When long context genuinely wins

Being fair to the other side: there are real cases where pasting it all is the right call.

A single, medium-sized document. One contract, one paper, one report that comfortably fits the window. Building retrieval infrastructure for it would be over-engineering.
Global synthesis. "Summarize the argument of this whole book," "find every place these two chapters contradict each other," "what is the overall tone?" These need the model to hold the entire document at once. Retrieval, which by design fetches parts, is the wrong tool here.
One-off questions. If you will ask this once and never again, the cost and latency of a full-context read are irrelevant. There is nothing to amortize a pipeline against.

Long context is a genuine capability, not a trap. The mistake is treating it as a substitute for retrieval rather than a complement to it.

When retrieval wins

The balance flips as soon as scale or repetition enters the picture.

Large or growing corpora. A whole knowledge base does not fit in any window, and even when it nearly does, lost-in-the-middle erodes the benefit.
Repeated queries.

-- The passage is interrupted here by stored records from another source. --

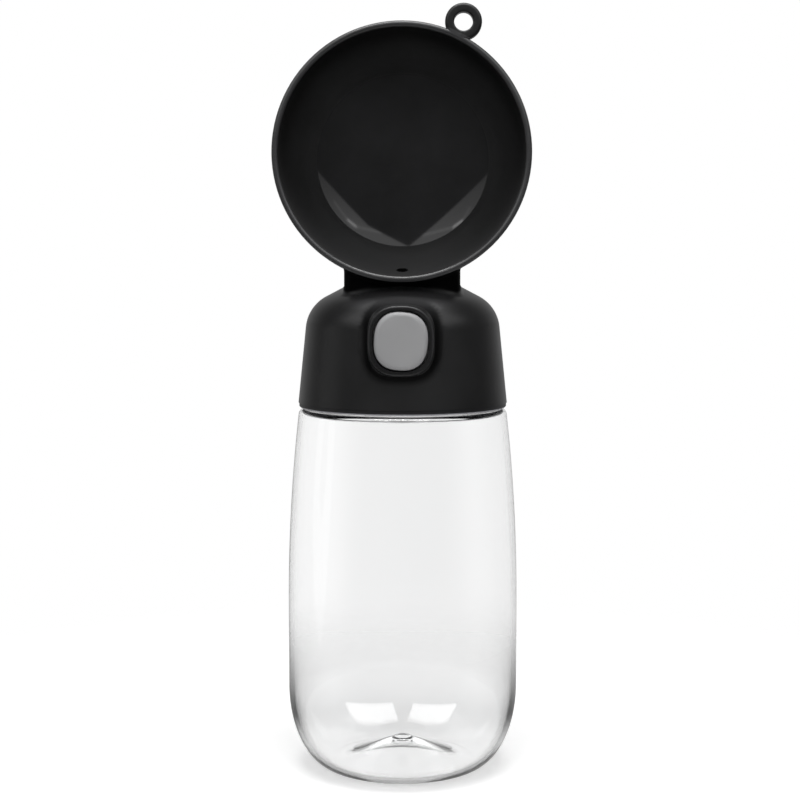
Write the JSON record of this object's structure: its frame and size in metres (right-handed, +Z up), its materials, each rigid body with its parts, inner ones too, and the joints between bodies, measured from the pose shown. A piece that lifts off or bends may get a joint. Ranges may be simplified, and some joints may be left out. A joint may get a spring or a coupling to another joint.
{
  "type": "dog travel water bottle",
  "caption": "Clear travel water bottle with a screw-on head: a drinking bowl filled through a spring-loaded push-button valve, with a lanyard ring.",
  "frame": {"origin": "centre of the ring that the bottle stands on", "axes": "+Z up along the bottle's axis, -Y towards the side that the bowl and the button face, +X to the right seen from there"},
  "size_m": [0.0776, 0.072, 0.2357],
  "materials": {
    "clear_plastic": "clear, glossy moulded plastic",
    "black_plastic": "satin black moulding",
    "grey_plastic": "satin grey moulding",
    "ivory_plastic": "natural acetal, smooth",
    "silicone": "translucent silicone",
    "steel": "bright spring steel"
  },
  "bodies": {
    "bottle": {"bottle": "clear_plastic"},
    "gasket": {"mouth_gasket": "silicone"},
    "head": {"screw_collar": "black_plastic", "cap_shell": "black_plastic", "valve_housing": "ivory_plastic", "rear_plug": "ivory_plastic", "rear_plug_oring": "silicone", "gland_bush": "ivory_plastic", "stem_oring": "silicone", "outlet_oring": "silicone", "return_spring": "steel"},
    "plunger": {"push_button": "grey_plastic", "valve_stem": "ivory_plastic", "stem_seal": "silicone", "seal_clip": "steel"}
  },
  "joints": [
    {"name": "cap_rise", "type": "slide", "parent": "bottle", "child": "gasket", "axis": [0, 0, 1], "range_m": [0, 0.005]},
    {"name": "cap_turn", "type": "hinge", "parent": "gasket", "child": "head", "pos_m": [0, 0, 0.1226], "axis": [0, 0, 1], "range_deg": [0, 450]},
    {"name": "button_press", "type": "slide", "parent": "head", "child": "plunger", "axis": [0, 1, 0], "range_m": [0, 0.003], "stiffness_N_per_m": 500, "springref_m": -0.004, "deforming": ["return_spring"]}
  ],
  "couplings": [
    {"joint": "cap_rise", "follows": "cap_turn", "m_per_rad": 0.0006366}
  ]
}
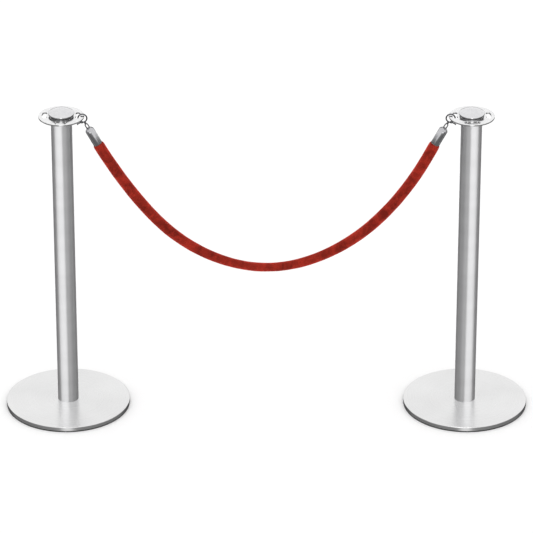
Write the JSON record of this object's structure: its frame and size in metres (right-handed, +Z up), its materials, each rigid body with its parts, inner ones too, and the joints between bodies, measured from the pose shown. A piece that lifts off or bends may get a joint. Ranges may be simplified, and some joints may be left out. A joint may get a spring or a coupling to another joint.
{
  "type": "rope barrier post set",
  "caption": "Free-standing steel barrier posts on disc bases, with slotted top plates and domed caps, joined by a velvet rope with spring snap hooks.",
  "frame": {"origin": "on the floor, midway between the two post axes", "axes": "+X along the line of the posts, from the left post to the right post; +Y from the front to the back; +Z up"},
  "size_m": [1.5198, 0.36, 0.9457],
  "materials": {
    "brushed_steel": "stainless steel, belt-ground round the tube",
    "polished_steel": "bright satin-polished stainless steel, turned in circles",
    "plate_steel": "polished stainless steel",
    "cap_steel": "mirror-polished stainless steel",
    "plain_steel": "bare turned steel, hidden",
    "cast_iron": "rough black-painted casting, hidden under the cover",
    "black_rubber": "matt black moulded rubber",
    "zinc_steel": "zinc-plated steel",
    "black_nylon": "black nylon",
    "hook_chrome": "chrome-plated steel wire and casting",
    "ferrule_chrome": "chrome-plated brass",
    "pin_steel": "polished steel",
    "spring_steel": "bare spring wire",
    "red_velvet": "brick-red velvet with a short pile",
    "cotton_core": "twisted cotton, hidden"
  },
  "bodies": {
    "posts": {"left_floor_ring": "black_rubber", "left_base_weight": "cast_iron", "left_base_cover": "polished_steel", "left_base_washer": "zinc_steel", "left_base_bolt": "zinc_steel", "left_tube_foot": "plain_steel", "left_tube": "brushed_steel", "left_tube_head": "plain_steel", "left_top_plate": "plate_steel", "right_floor_ring": "black_rubber", "right_base_weight": "cast_iron", "right_base_cover": "polished_steel", "right_base_washer": "zinc_steel", "right_base_bolt": "zinc_steel", "right_tube_foot": "plain_steel", "right_tube": "brushed_steel", "right_tube_head": "plain_steel", "right_top_plate": "plate_steel"},
    "rope": {"rope_core": "cotton_core", "rope_sleeve": "red_velvet", "left_ferrule": "ferrule_chrome", "left_ferrule_pin": "pin_steel", "left_rope_screw": "pin_steel", "right_ferrule": "ferrule_chrome", "right_ferrule_pin": "pin_steel", "right_rope_screw": "pin_steel"},
    "left_snap_hook": {"left_hook": "hook_chrome", "left_gate_pin": "pin_steel", "left_gate_spring": "spring_steel"},
    "left_snap_gate": {"left_gate": "hook_chrome"},
    "left_cap_seat": {"left_cap_washer": "black_nylon"},
    "left_cap": {"left_dome_cap": "cap_steel"},
    "right_snap_hook": {"right_hook": "hook_chrome", "right_gate_pin": "pin_steel", "right_gate_spring": "spring_steel"},
    "right_snap_gate": {"right_gate": "hook_chrome"},
    "right_cap_seat": {"right_cap_washer": "black_nylon"},
    "right_cap": {"right_dome_cap": "cap_steel"}
  },
  "joints": [
    {"name": "rope_swing", "type": "hinge", "parent": "posts", "child": "rope", "pos_m": [0, 0, 0.9271], "axis": [1, 0, 0], "range_deg": [-35, 35]},
    {"name": "left_hook_pivot", "type": "hinge", "parent": "rope", "child": "left_snap_hook", "pos_m": [-0.49876, 0, 0.87564], "axis": [0, 1, 0], "range_deg": [0, 1.5]},
    {"name": "left_gate_open", "type": "hinge", "parent": "left_snap_hook", "child": "left_snap_gate", "pos_m": [-0.52327, 0, 0.9041], "axis": [0, 1, 0], "range_deg": [0, 17], "stiffness_Nm_per_rad": 0.02, "springref_deg": -22.92},
    {"name": "left_cap_lift", "type": "slide", "parent": "posts", "child": "left_cap_seat", "axis": [0, 0, 1], "range_m": [0, 0.01201]},
    {"name": "left_cap_turn", "type": "hinge", "parent": "left_cap_seat", "child": "left_cap", "pos_m": [-0.58, 0, 0.925], "axis": [0, 0, 1], "range_deg": [0, 2880]},
    {"name": "right_hook_pivot", "type": "hinge", "parent": "rope", "child": "right_snap_hook", "pos_m": [0.49876, 0, 0.87564], "axis": [0, -1, 0], "range_deg": [0, 1.5]},
    {"name": "right_gate_open", "type": "hinge", "parent": "right_snap_hook", "child": "right_snap_gate", "pos_m": [0.52327, 0, 0.9041], "axis": [0, -1, 0], "range_deg": [0, 17], "stiffness_Nm_per_rad": 0.02, "springref_deg": -22.92},
    {"name": "right_cap_lift", "type": "slide", "parent": "posts", "child": "right_cap_seat", "axis": [0, 0, 1], "range_m": [0, 0.01201]},
    {"name": "right_cap_turn", "type": "hinge", "parent": "right_cap_seat", "child": "right_cap", "pos_m": [0.58, 0, 0.925], "axis": [0, 0, 1], "range_deg": [0, 2880]}
  ],
  "couplings": [
    {"joint": "left_cap_lift", "follows": "left_cap_turn", "m_per_rad": 0.00023873},
    {"joint": "right_cap_lift", "follows": "right_cap_turn", "m_per_rad": 0.00023873}
  ]
}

Ask the same corpus a hundred questions and re-reading it a hundred times is pure waste. Retrieve the relevant slice each time instead.
Exact, cited, auditable answers. When you need to show which sentence supports a claim, retrieval gives you provenance by construction.
Bounded, structured knowledge. A converted manual, a policy set, a product spec, all organized so a targeted search lands on the right section every time. This is the regime where retrieval without a vector database shines: grep and direct reads over plain files, no index to maintain.

pdf2okf's take

pdf2okf sits squarely on the "use the window deliberately" side. It converts a PDF into OKF-compatible markdown (structured concept files an agent can search by filename and heading) and feeds the model only the concepts a question actually touches, along with the relevant figures. There is no vector database; retrieval is just grep over plain files. (OKF is Google's Open Knowledge Format standard; pdf2okf is compatible with it, not its author.)

The result is the best of both worlds. Answers stay exact and cited because the model is grounded in specific passages, not a probabilistic blur of the whole corpus. You do not pay to re-read everything on every query. And because retrieval is targeted, the context window is spent on signal, not filler. That is precisely how you avoid lost-in-the-middle. When a query genuinely needs to traverse several concepts, agentic retrieval reads them one after another and synthesizes.

Long context and retrieval are not rivals. Long context is the room; retrieval decides what to put in it. The lesson of 2026 is not "the window is big enough, stop retrieving." It is "the window is big enough that how you fill it is now the whole game." A bigger context window is a reason to be more deliberate about what goes in, not less. pdf2okf uses it deliberately, never as a dumping ground.